I can't say that I had given much thought to life. It only got my attention when things got real bad. They had been wanting to knock down our building for a while now. I had been living with Gavi for two years. He had been my guide through some very rough times and although, I had been paying him rent, it had been my assumption that he would make sure I had a place to live if push came to shove. Well, now things had been pushing us out the door. The landlord was serious. Gavi, decided to move out. His new place had no room for me. I was devastated. I didn't have the kind of money to rent my own place. I just didn't care about anything anymore. I didn't have the job as the Rebbe. I was working at a restaurant. So many things had fallen apart so fast, that I didn't have the time, to think about who I was and what i was going to do now, so I just let things be. For a while, as they took our building apart, I still went back at night to sleep there. The shower was still working, and my phone was still connected. (I had no cell) sometimes other (homeless) people would share the space with me. I'd come back at night and see that someone else was there. Once I came to the bathroom and saw that someone had taken a huge dump in the toilet. Yes, a little weird, but such was life. Then the walls of the building came down. Only the wooden frame remained. I still slept there. Where else would I go. I took my sleeping bag, and a piece of metal, to keep next to my bed, just in case I'd get an unwelcomed visitor. I didn't know it back then, but looking back, there was something about me that actually liked the wandering life. Freedom and subjection to the natural course, rhythm of every day, not knowing what the next day would bring.
Then the building was gone,great big open field, into my Acura I went. that was my new home. Was far less comfortable than when I slept in my toyota. Acuras were not meant to sleep in. MY Toyota back seat went back to form a comfortable expansive bed, as it joined with the large open trunk area. The accura had nothing. The front seat barely went back. I had to sleep in it, in a contorted position, dumping part of my body into the backseat area, buffering the lacking spaces with pillows and other mechanisms. It was really uncomfortable.Going to the bathroom in the middle of the night was an adventure as you can imagine, and taking cold showers at the beach at night kept me clean.
When I'd go somewhere for shabbos, that was the moment when I had some peace, that feeling of belonging. Inside I wished to be my own person,have my own place, be my own person. I simply didn't know how. I was working and going to school and I simply didn't know how to get the house thing together, and didn't have the motivation. It was all backwards. One day, i went to this place where they were giving out food, and this dude, who's girlfriend had just ran away with his car and walet (you can imagine how sober he was) told me that there was someone on the beach who was renting out spots in a house for cheap. Sounded affordable. I heard there were women. I was in.

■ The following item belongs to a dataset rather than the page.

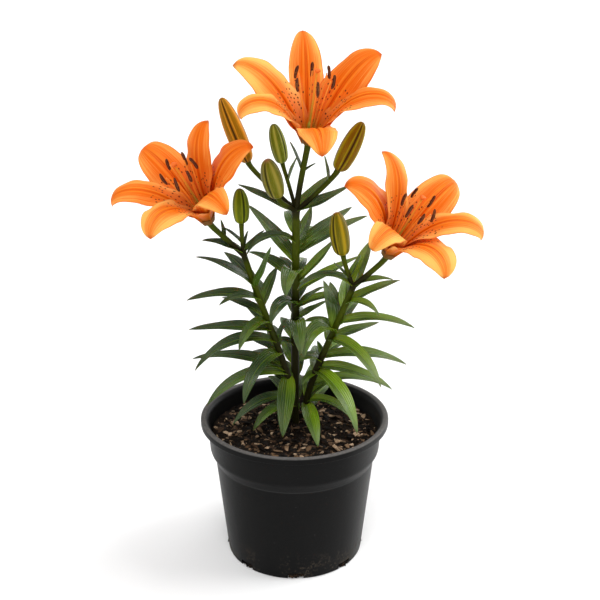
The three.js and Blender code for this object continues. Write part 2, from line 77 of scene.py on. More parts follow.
# Soil, heaped a little round the stems, and the bark chips strewn over it
SOIL_Z = 0.117
SOIL_MOUND = 0.004
SOIL_MOUND_REACH = 0.030
SOIL_ROUGHNESS = 0.00084
SOIL_GRAIN = 0.0006
SOIL_REACH = 0.0758
SOIL_EDGE_DROP = 0.003
SOIL_RINGS = 70
SOIL_SIDES = 220
CHIP_COUNT = 2600
CHIP_SHAPES = 24
CHIP_CORNERS = 11
CHIP_CLEARANCE = 0.006
CHIP_THICKEST = 0.003

# The larger chips that lie in front: place, size, heading, and how pale, 0 to 1
FRONT_CHIPS = [
    ((0.0257, 0.0351), (0.007, 0.006, 0.003), 10, 1.0),
    ((0.0424, -0.0247), (0.012, 0.003, 0.0025), -14, 0.9),
    ((0.0084, -0.0467), (0.011, 0.008, 0.002), 35, 0.72),
    ((-0.0219, -0.0228), (0.018, 0.0022, 0.002), -38, 0.68),
    ((-0.0531, -0.0100), (0.010, 0.005, 0.003), 70, 0.75),
]

# Stems: the height they start at, buried, how thick they are there and at the fork as a share of
# their radius, the swelling under each leaf, and where on the stem the stalks part
STEM_FOOT_Z = 0.0765
STEM_FOOT_SWELL = 1.08
STEM_FORK_TAPER = 0.9
STEM_SWELL = 0.05
STEM_SWELL_REACH = 0.012
FORK_PLACE = 0.985
STALK_NECK = 0.008

# Leaves: how far the edges fold up as a share of half the width, how far the face leans to the
# front, the range of the twist, how deep the groove over the rib is, how thick the edge is, and
# what the rib adds to that
LEAF_FOLD = 0.34
LEAF_LEAN = 0.4
LEAF_TWIST = 24
LEAF_GROOVE = 0.0003
LEAF_EDGE = 0.0004
LEAF_RIB = 0.0005
LEAF_STATIONS = 30
LEAF_COLUMNS = 11

# Leaves on the far side: where they start and end on the stem, and the range of each draw
BACK_PLACES = (0.1, 0.92)
BACK_TURN = (6, 20)
BACK_LIFT = (15, 35)
BACK_BEND = (15, 45)
BACK_LENGTH = (0.040, 0.052)
BACK_WIDTH = (0.011, 0.013)

# Flowers: the solid cup that the petals grow from, and how each kind of petal is set in it: how
# far from the axis its foot is, how deep its groove is, how late it curls back, how blunt its tip
# is, and how far it leans to the front
CUP_LENGTH = 0.007
CUP_FOOT_RADIUS = 0.0045
CUP_MOUTH_RADIUS = 0.007
PETALS = {
    "outer": {"foot": 0.0038, "groove": 0.0008, "curl": 2.8, "blunt": 0.74, "lean": 0.1},
    "inner": {"foot": 0.0028, "groove": 0.0015, "curl": 2.2, "blunt": 0.70, "lean": 0.3},
}
PETAL_STRETCH = 1.03
PETAL_ROOT = 0.001
PETAL_FOOT_HALF = 0.0037
PETAL_TIP_HALF = 0.0004
PETAL_EDGE = 0.0004
PETAL_RIB = 0.0007
PETAL_RUFFLE = 0.0012
KEEL_PLACE = 0.17
TIP_HOOK = 60
TIP_HOOK_POWER = 11
PETAL_STATIONS = 52
PETAL_COLUMNS = 23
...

Perfect timing. The rains had been coming and it was getting cold. I had been yearing for some warmth. I walked into the house and it was quite an experience. Honesty I had never lived, and been in such close quarters with so many non Jews and such a diverse crowd. Some came from England, Taiwan, Mexico, on drugs, off drugs (even thought at the time I didn't quit know about drugs) long hair, mustaches, stupid people, smart people. The weirdest people, not to exclude myself from the colorful. I can't say that I felt at home, but at least it was warm, and for now this would be home.
I will never forget that first night. I waited on line for the bathroom (so that I could take a shower) It had been so long since i was in a normal bathroom. I was so excited. The floors of the hall had nice thick carpeting. The house had about 20 to 25 people. Even my house when I was young didn't have such thick carpeting. This was a real house, and had a really good feeling about it. I hadn't had this in quite a while. The bathroom, when I finally got in, was also quite impressionable, surrounded by gorgeous white tiling and mirrors. It was exquisite. Then came the best part. The shower. I reveled in the glorious feeling of the hot water pouring all over my body. I was so alive at that moment. I hadn't had a hot shower in a long time. I had been taking showers in the dark, at night, on the beach, with sand under my feet. Now, i was in a bright, clean bathroom, and had an infinite amount of hot water pouring down on me. could life get any better?